Electronics technology improved over time yielding a "while-drilling" alternative for directional surveying a well, and eventually evolved into what is commonly referred to as while-drilling measurement tools. Directional surveying time decreased dramatically and kept drilling assemblies on bottom, drilling ahead.
While-drilling logging technology and geo steering techniques later developed, to optimize this geometric steering process. These techniques were used to confirm the geometric plan, achieving the required geologic goals set forth in the original well plan. Basically, the formation evaluation measurement took priority over the geometric measurement.
One effect of this change in drilling practice was the improved ability to keep the wellbore in the reservoir pay zone longer. In the case of horizontal well bores, this led to greater lateral reservoir exposure. The downside effect of this was increased tortuosity, and the inevitable depth limitations on current technology. "Running out of drill weight" is a common occurrence.
Reduction of total wellbore friction allows for greater extended well length capability.
Now, with ruggedized sensor electronics placed at the bit, the industry has returned to use of the most fundamental measurement of any measurement-while-drilling string - inclination. This geometric measurement is again being used to supplement technically advanced geological information, and to extend wells even farther than previously thought possible.
Bit inclination measurement systems were made commercial in the middle 1990s. The concept has been passed around the industry for over a decade, but not realized until recently. Mechanical integrity and operational accuracy issues in a very rough operating environment were the main hindrances to sensor development.
The measurement started, and can still be used, as a separate instrumented sub, making it a versatile addition to existing conventional drilling assemblies. Further product development has resulted in sensor electronics integrated into motors and steerable systems.
The addition of bit subs to motors and steering tools increases the bit to bend-point on the steering motor, resulting in reduced directional response and control. The shorter this distance, the more aggressive the build-response of the tool. Also, drillers have better control over the bottom hole assembly.
A small, inclination measurement package can be integrated into this configuration easily. Mounted in, or near the bit box of the motor, this measurement package is optimally placed for getting greater efficiency out of traditional steering techniques.
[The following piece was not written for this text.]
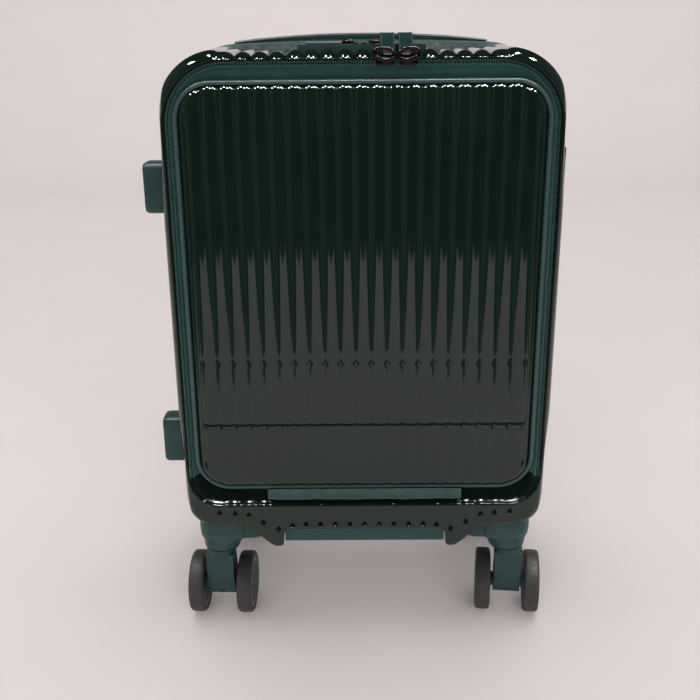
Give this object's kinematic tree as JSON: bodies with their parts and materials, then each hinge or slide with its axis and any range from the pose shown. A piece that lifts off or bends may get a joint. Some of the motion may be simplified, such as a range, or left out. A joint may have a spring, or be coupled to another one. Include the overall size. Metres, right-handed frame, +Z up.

Horizontal wells present a unique challenge. Azimuth change in a horizontal borehole is extremely difficult with conventional steering assemblies. Trajectory change in the horizontal plane can be minimal, to impossible in some cases.
The ability to keep a bent housing motor oriented in a desired direction, with the full gravity component acting on the motor, is at best, difficult. The added problem of not getting efficient surface weight transfer to the bit limits the ability to make trajectory changes, even if a driller can keep the motor oriented properly.
Bit inclination measurements help eliminate correcting for the natural tendency of a roller cone bit in a rotary drilling assembly to have a slight right hand turn. Directional drillers now plan for this ahead of time and build the well path slightly left of the planned target on bit runs prior to reaching total depth, or production hole bit runs. The final rotary assembly then naturally right-hand turns toward the planned target.
Eliminating this "pre-alignment" of hole orientation results in reduced drilling time, less overall wellbore friction, extended total depth capability, and a better chance of logging and completion success.
The recent implementation of rotary steerable systems is eliminating some of these problems and extending wells further. A near-bit directional measurement increases the ability of these systems to automatically detect, and correct, trajectory deviations. This enhanced control leads to a more "gun barrel" wellbore and more efficient drilling.
An observation could be made that bit measurements create a "knee-jerk" reaction, causing too much over-correcting, and thus, well tortuosity related problems. This fortunately appears not to be the case.
Quicker directional trend indications allow for frequent, less aggressive corrective activities, giving more effective directional control. The positive result is reduced tortuosity of the wellbore and reduced drillstring friction.
Previous while-drilling surveying and geosteering technologies made it difficult to maintain a wellbore within small vertical tolerances. Extended distances between the survey measurement and the bit, brought about by the addition of while-drilling logging tools, resulted in hole trajectory uncertainties which could only be estimated through extrapolation techniques. Although not preferred, extrapolating a survey measurement often greater than 100 ft to the drill bit is a good estimate, in most cases.
As the overall gravity effects on the drillstring increase, so does the the error in the estimate. An increase in survey-to-bit length, decrease in drillstring stabilization, and low formation strengths, add to the downward gravity, causing a natural drop tendency effect on the lower section of the bottom hole assembly. Trajectory correction is then required by the driller, introducing more tortuosity in the wellbore. Any reduction in the frequency of corrections required will lower overall wellbore friction.
At-bit measurements have given drillers the ability to make smaller, quicker trajectory changes, steering the wellbore within vertical windows of 1-3 ft in height and lowering overall well bore tortuosity. This gives operators a very powerful technique to utilize in thin-bedded reservoirs, steering in close proximity to oil-water contacts, and steering parallel to bedding planes in dipping beds.
Hole size applications
Increased utilization of slimhole, short radius, and horizontal drilling methods, has created a proving ground for at-bit measurements. The result has been smaller tools for hole sizes less than 6 ½-in. being developed first. The success of these smaller tools has generated a demand for services in larger tool sizes.
Greater gravity force on the bottom hole assembly yields a higher potential for directional trajectory corrections in the vertical plane.
Benefits of the near-bit inclination measurement are being realized in surface hole directional drilling problems such as kicking off, nudging operations, and shallow water flow problems.
Electronics packaging in these bigger tools is easier because of the higher volume/space ratio. If popularity continues to increase expect to see bit inclination measurements become a standard service for all directional steering assemblies.